Apparentemente familiari, a uno sguardo più attento le sculture di
Alastair Mackie si rivelano tutt’altro che riconoscibili, nel tentativo di esplorare la decadenza esistenziale e l’inevitabile scorrere del tempo. Alla tematica del doppio e alla distorsione che lo specchio conferisce alla realtà si riferisce
Metamorphosis: quattro teche vitree su piedistallo, utilizzate negli anni ‘30 per la tassidermia, sono trasfigurate dalla carta argentata che riflette l’immagine dello spettatore.
Stesso principio di deformazione della realtà che rispecchia l’oscura visione del mondo per
Mat Collishaw, che trasforma un tavolo vittoriano in un marchingegno astruso, con un cilindro metallico incastonato al centro, a riflettere una scena di tauromachia. Gioca invece d’ironia la coppia composta da
Tim Noble e
Sue Webster, che da cumuli di spazzatura trae l’essenza creativa. Come in
Metal fucking rats, dove le ombre di due ratti in piena copula emergono grazie alla luce del proiettore puntato su un mucchio di rottami saldati.

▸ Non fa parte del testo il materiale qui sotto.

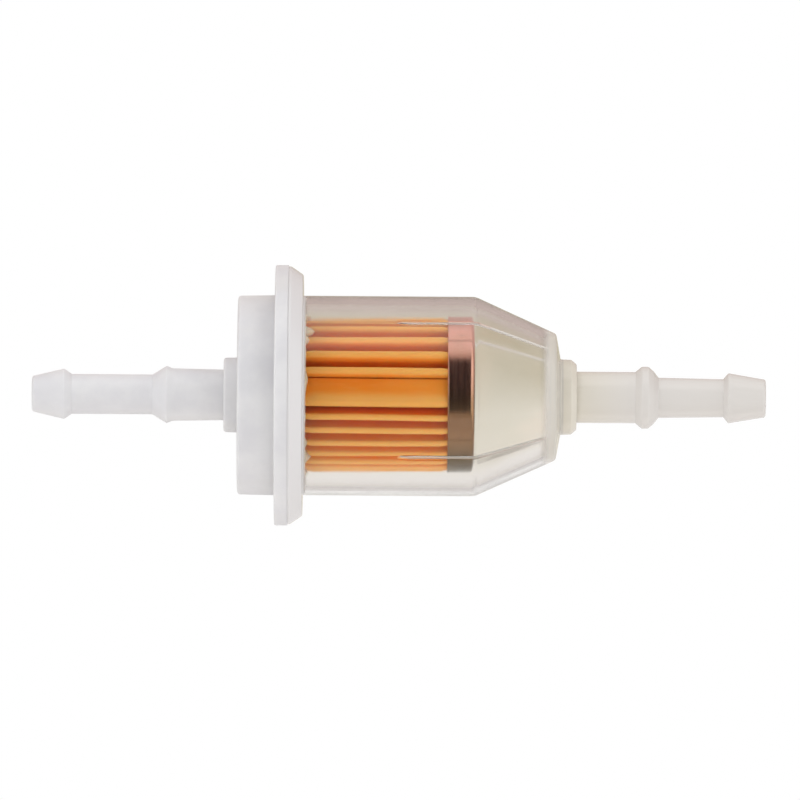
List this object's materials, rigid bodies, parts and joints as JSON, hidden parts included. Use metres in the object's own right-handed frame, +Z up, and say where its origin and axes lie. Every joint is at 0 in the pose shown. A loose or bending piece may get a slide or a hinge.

Ancora materiali di recupero – in questo caso d’epoca vittoriana – per la pittura straniante di
Oliver Clegg, generata dal rapporto tra superficie e soggetto, come in
Neveroddoreven, emblema di nostalgia e memorie perdute. Più prevedibile l’installazione di
Janet Cardiff e
George Bures Miller, che prendono alla lettera la tematica: un amplificatore può essere attivato tramite un pedale, riproducendo le note distorte dell’inno americano a opera di Jimi Hendrix nella tre giorni di Woodstock.
Concludono
John Isaacs, con l’imponente e austera scultura
Metamorphosis, placcata in oro, che avrebbe meritato uno spazio di maggior respiro; e
Gavin Turk, con l’installazione-laboratorio che vede protagonisti quindici busti in creta sapientemente deformati per l’occasione. Ma forse non abbastanza
d’invenzione, per dirla con Leonardo.